1. The Starting Pitching—The Twins starters, as per usual in the past 3 years, have been horrid in the first week.  The two guys they signed to bolster the historically bad rotation, Ricky Nolasco and Phil Hughes, have not lived up to the billing the Twins gave them in their pressers, with respective ERAs through a couple of starts of 9.00 and 7.20.  Off the top of my head, only #5 starter Kyle Gibson and Kevin Correia have turned in respectable starts so far this season.  As with everything written about baseball in the first month, the small sample size disclaimer applies, but the first week of games have not been encouraging in that regard.  Keep an eye out for Alex Meyer and Trevor May if things keep going this way.

2. Aaron Hicks—Everyone knows his story.  Concisely, his rookie season last year was horrible.  But as déjà vu would have it, he had another nice spring training and was given the starting Centerfield job for the second year in a row.  He even had a couple of nice games in the opening series against the White Sox, but his line is back down to .200/.300/.280 for the year and he has again looked almost helpless when made to hit from the left side of the plate.  Keep in mind that it’s still so early that his going 3-4 tomorrow hypothetically would raise his average to .276, but his early showing has again not been good. 
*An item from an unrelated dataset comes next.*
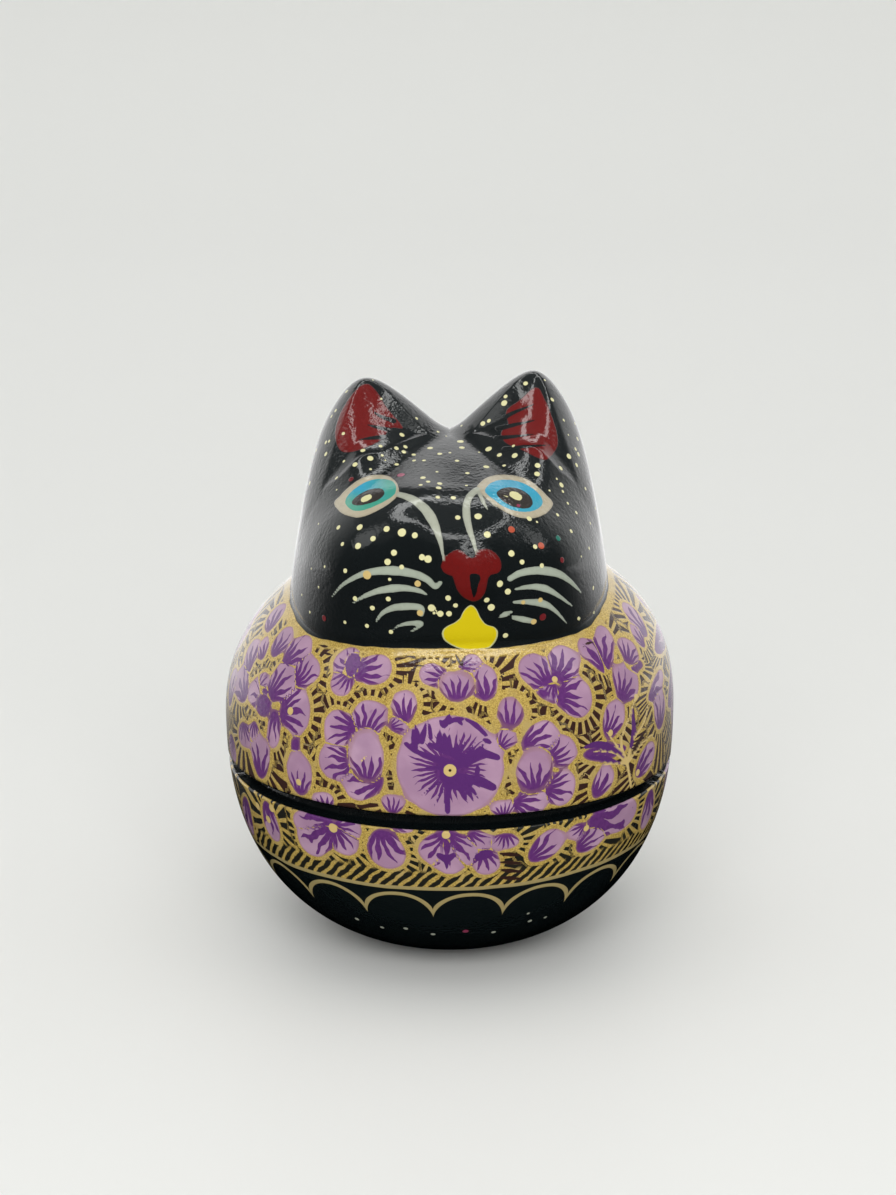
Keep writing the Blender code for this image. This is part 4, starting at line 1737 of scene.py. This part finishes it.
    @staticmethod
    def strokes() -> list[Stroke]:
        """The brush strokes on the shoulders that belong to no comb.

        Returns:
            The pansy's fingers and dark band, the stems at the side and the gaps in the collar.
        """
        at, thick = BODY_PRINT.at, BODY_PRINT.thick
        strokes = [
            Stroke(at((1200, 450), (1240, 440), (1290, 456), (1328, 482)), thick(10, 28, 10),
                   Paint.VIOLET, 0),
            Stroke(at((1212, 482), (1260, 484), (1312, 500)), thick(8, 20, 8), Paint.VIOLET, 0),
            Stroke(at((1352, 330), (1356, 400), (1342, 466)), thick(6, 16, 6), Paint.VIOLET, 0),
            Stroke(at((1390, 400), (1368, 440), (1348, 480)), thick(6, 14, 6), Paint.BROWN, 0),
            Stroke(at((484, 494), (500, 476)), thick(6, 9, 6), Paint.GOLD, 0),
        ]
        fan = (
            ((790, 1130), (870, 1320), 50), ((830, 1110), (950, 1300), 48), ((870, 1090), (1000, 1260), 44),
            ((580, 895), (310, 915), 40), ((620, 1060), (470, 1370), 36), ((540, 1060), (340, 1215), 36),
            ((530, 660), (542, 420), 56), ((600, 680), (590, 440), 50),
            ((640, 680), (657, 490), 60), ((710, 740), (790, 545), 36), ((760, 760), (852, 575), 48),
            ((830, 780), (962, 600), 44), ((890, 800), (1085, 595), 58), ((345, 600), (380, 380), 60),
            ((300, 600), (265, 395), 60), ((262, 660), (232, 450), 74), ((448, 560), (412, 335), 44),
            ((740, 330), (825, 425), 44), ((1125, 600), (1030, 565), 52), ((980, 960), (985, 865), 60),
        )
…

3. The Twins management (or lackthereof) of the DL—The more things change, the more they stay the same.  Over the weekend, Oswaldo Arcia and Josh Willingham were both injured, Arcia with a sore wrist and Willingham with a sore hand after being hit by a pitch.  Gardy was quoted over the weekend as saying he’s (paraphrasing here) sick and tired of playing with a short bench due to the organization’s stubbornness in DL’ing guys.  It appears those words were hollow as both players are still on the active roster.  It would appear that they’re not able to play either, as in the 9th inning today, light hitting utility infielder Danny Hemmerling Eddie Escobar pinch hit instead of Arcia.  It worked out, but Escobar should never be your first option off the bench.